The top of the line in consumer VR at the time of writing is the Valve Index. This is a serious bit of kit and has a serious price tag. You'll be looking at spending over £900 to get a new one, and that's on top of the price of the high-performance gaming PC you need to run it! But there is a budget option, a happy middle-ground between the Index and the Cardboard, and that's the Oculus Quest. With a  price tag of £400 it's not just significantly cheaper than the Index, but it's also stand alone, having a small Nintendo-Switch-like device inside it that can run VR games for you. There are downsides, the Quest has a relatively small library of games (though you can hook it to a PC to gain access to more), the weight needed for standalone VR can make it comparatively uncomfortable for long gaming sessions and the quality of the display isn't what you would get with the premium options on the market. All things considered, that's where I put my money, and that's what I'd recommend most anyone else do too.

Freeroaming VR lets you get right up into the action. Well, as much action as you can expect from a tranquil game of Tsuro

There is a caveat to this preview, which is that Tsuro VR is not yet available on Oculus Quest. It is still in development in order to utilize features such as controller-free hand tracking. While I could have used my PC to stream the game to my headset, I was fortunate enough to be given this dev build to play around with. The hands in these photos/videos are my real hands being tracked live with no controllers/gloves involved.

When you first load up the game you will find yourself instantly transported to a tranquil garden, a large pond lies underneath a cherry-blossom tree and in the centre, is a huge game board of Tsuro. Remember that, in VR perspective is very much apparent, this board is massive, with tiles easily being a metre long on each side. In the centre of the board are the play pieces which you can select and pull to a starting location in order to choose your colour. The remaining pieces can then be dragged into one of the 3 AI slots to set their difficulty. Having selected your opponents, you can then hit the gong to start the game.

For a more strategic view you can teleport onto a tower or a nearby roof.

Once the game has started it behaves exactly how you'd expect a game of Tsuro to behave. Every round you place a tile out of a hand of 3. You can rotate the tiles as you wish, but once placed your stone, and all other stones who were also adjacent to the tile you placed, will move along the marked paths until they reach the end of a path. All you have to do is be the last person standing. Every time a stone leaves the board, or a stone hits into another stone they are eliminated. As the game progresses the board becomes tighter and hand sizes shrink as the remaining tiles run out. Tsuro VR does a fantastic job of recreating Tsuro, it works exactly as you'd expect, the AI function from blathering idiots to worryingly aggressive depending on their difficulty. You can even take the game online to play against real players!

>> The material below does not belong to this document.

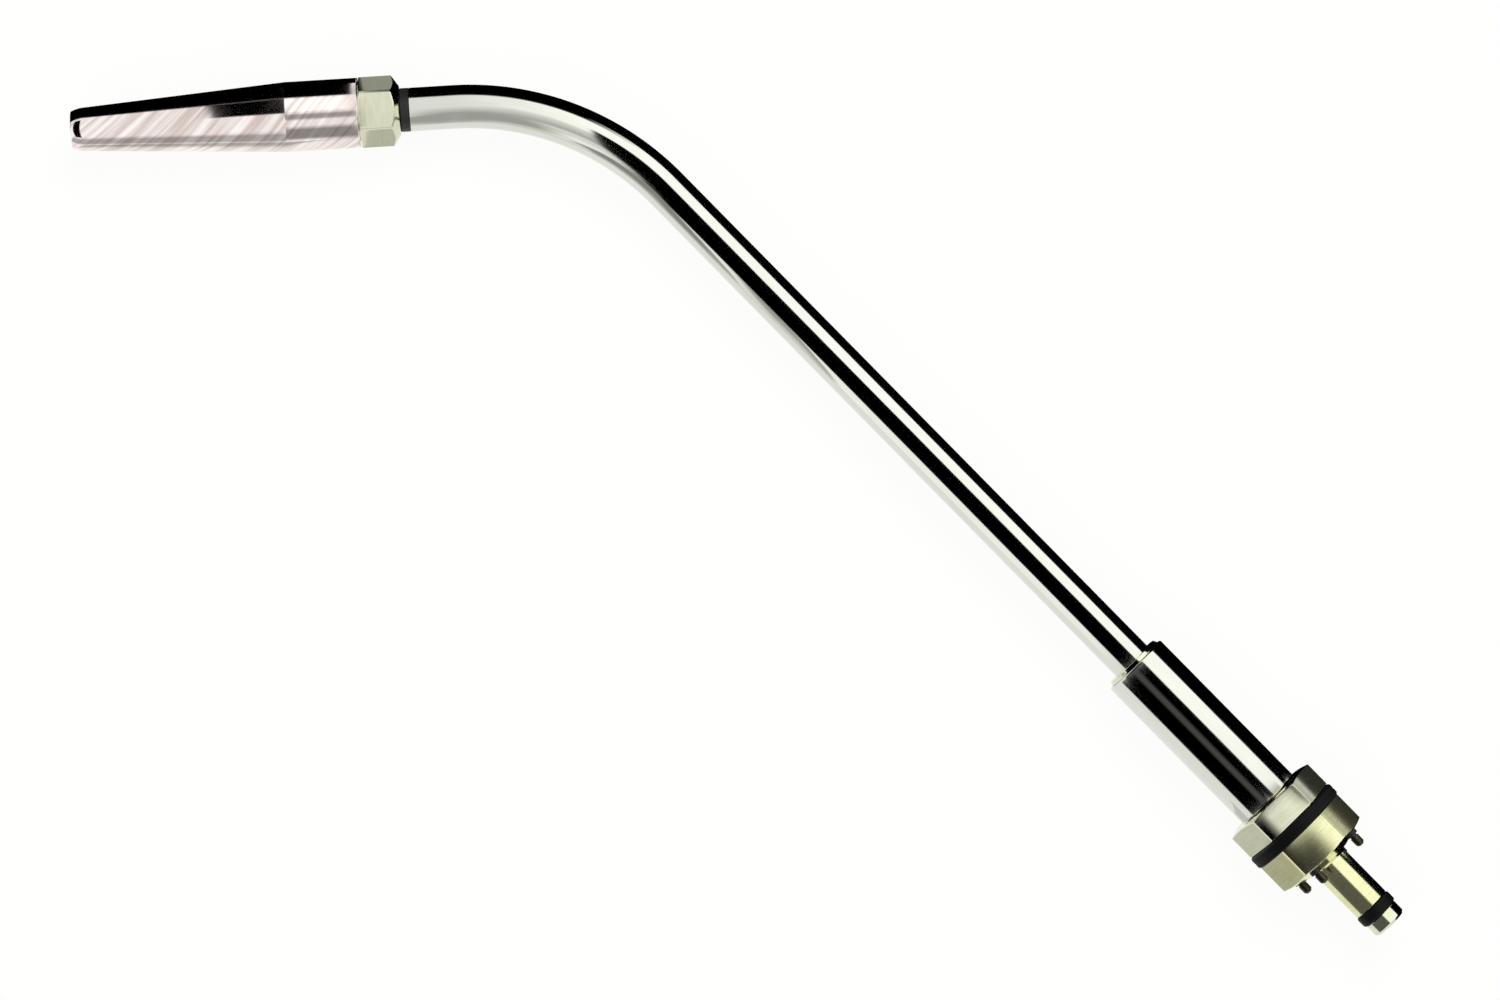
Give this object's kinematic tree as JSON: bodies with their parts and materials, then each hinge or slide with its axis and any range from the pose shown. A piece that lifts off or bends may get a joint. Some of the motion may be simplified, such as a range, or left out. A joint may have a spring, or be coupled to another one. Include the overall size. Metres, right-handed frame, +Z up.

But all is not perfect in this garden. While there is no doubt that Tsuro VR is a game for VR devices, it doesn't feel like a VR game. In VR your brain is whisked away to a new place and you instantly want to explore. Humans want to pick things up and examine them closely when they are curious and in Tsuro VR you get none of that. Sure there are a few hidden items around the garden that you can collect, but you get them by pointing and selecting them. The lack of interaction is extremely apparent compared to other VR titles. I would have loved to ring the gong to start the game by picking up the mallet and swinging it. It would have felt so natural to rotate my tiles by plucking them out of the air and twisting them, rather than tapping my fingers together in order to simulate a 'click'. None of this ruins the game, the game works, but because of this if feels like a game. The power of VR is in making things feel real.

Tsuro VR is a great way to play Tsuro, and a great getaway from modern troubles. It's an intensely chill game that instantly makes me relax. It's not going to be the title that I recommend buying a £400 headset for (that game is Beat Saber!), but for its low price tag, it's certainly worth getting if you already have one. If nothing else it's fascinating to see board games taken to the next technological level.



Early access to Tsuro VR for the Oculus Quest was kindly provided to us by Thunderbox Entertainment. It's currently available on Steam VR, Oculus Rift, Oculus Go and Samsung Gear VR.